The Banga family, led by shipping tycoon Harindarpal Singh Banga (also known as Harry Banga), is planning to sell almost 2% of its ownership in FSN E-Commerce Ventures, the parent company of online beauty and lifestyle retailer Nykaa, in a big move that highlights the importance of early-stage investing. Half of the family’s current share in the business will be transferred as part of the deal, which will be carried out through a block trade.
Credits: Mint
Block Deal Details: 16 Million Shares at a Discount
About 16 million shares would be sold as part of the block deal, according to people familiar with the situation, at a 4-5% discount to Nykaa’s closing share price of ₹211.8 on July 2, 2025. At this price, the sale should bring in about ₹3,220 crore, or about $385 million in today’s currency.
The Banga family, who joined the firm when Nykaa was valued at a meager $20 million, a small portion of its present $700 million market capitalization, nonetheless benefits handsomely from the move despite the discounted pricing typical of huge block trades.

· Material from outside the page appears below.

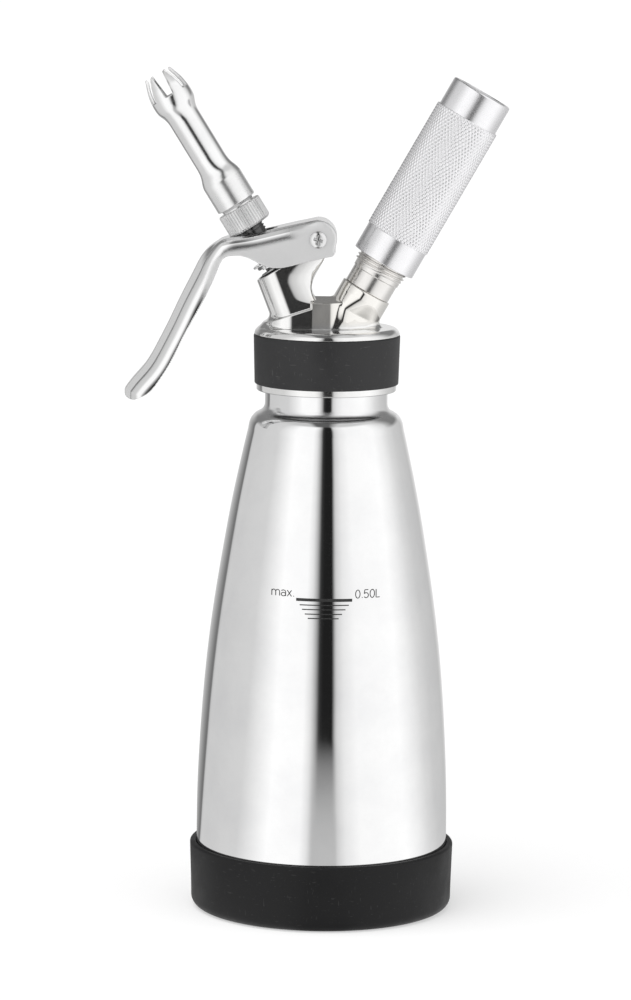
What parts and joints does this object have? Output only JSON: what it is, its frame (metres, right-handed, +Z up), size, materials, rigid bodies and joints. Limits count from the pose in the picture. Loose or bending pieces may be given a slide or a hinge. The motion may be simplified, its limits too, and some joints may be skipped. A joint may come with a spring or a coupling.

From Early Investor to Strategic Seller
The Banga family has been one of the earliest backers of Nykaa, investing in 2014, long before the company became a household name in beauty and personal care e-commerce. Through their investment firm The Caravel Group, a global conglomerate with interests in maritime services, trading, and asset management, the family initially acquired a 6.4% stake in Nykaa.
Over the years, as Nykaa’s valuation skyrocketed, the Bangas have periodically pared their holdings. In 2024, they sold shares worth ₹809 crore (~$100 million) at ₹198 apiece. The current move follows that trajectory, reducing their stake from over 4% to around 2–2.5%.
Long-Term Value Creation
What makes the Banga family’s journey with Nykaa remarkable is the long-term investment vision. Unlike many early-stage investors who exit at IPO or shortly thereafter, the Bangas have held on through multiple funding rounds, public listing, and post-IPO volatility. Their calculated partial exits over time have allowed them to realize profits while still retaining upside potential.
The upcoming block deal doesn’t mark a complete exit—it signals a measured monetization strategy. As one insider said, “The family will continue to hold the remaining 2–2.5% stake in Nykaa,” reinforcing their belief in the company’s longer-term prospects.
Nykaa’s Evolution: From Startup to Public Company
Founded by Falguni Nayar in 2012, Nykaa quickly carved out a niche in India’s beauty and personal care segment. By leveraging a curated online platform, influencer marketing, and later offline expansion, the company became a category leader and listed on the Indian stock exchanges in 2021 to great fanfare.
However, like many tech IPOs, Nykaa’s valuation witnessed fluctuations post-listing. Yet it continues to be a dominant player in its segment, with growing categories like fashion, skincare, and wellness adding to its portfolio.
Market Reaction and Industry Context
While Nykaa declined to comment on the deal, market observers believe such moves are healthy signs of mature capital cycles in Indian startups. The participation of global business families like the Bangas adds to the narrative that India’s consumer internet sector can generate real returns over a long horizon.
With more early-stage investors expected to rebalance their portfolios in FY26, Nykaa’s latest block deal could signal the beginning of another churn in India’s startup equity landscape, especially among legacy backers.
Credits: Moneycontrol
Conclusion: A Case Study in Patient Capital
The Banga family’s planned partial exit is not just a liquidity event—it’s a case study in patient, strategic investing. From betting on a little-known startup in 2014 to extracting multi-crore gains in 2025, the journey mirrors the evolution of India’s startup ecosystem.
In the fast-changing world of digital commerce, Nykaa continues to evolve—and so do its investors.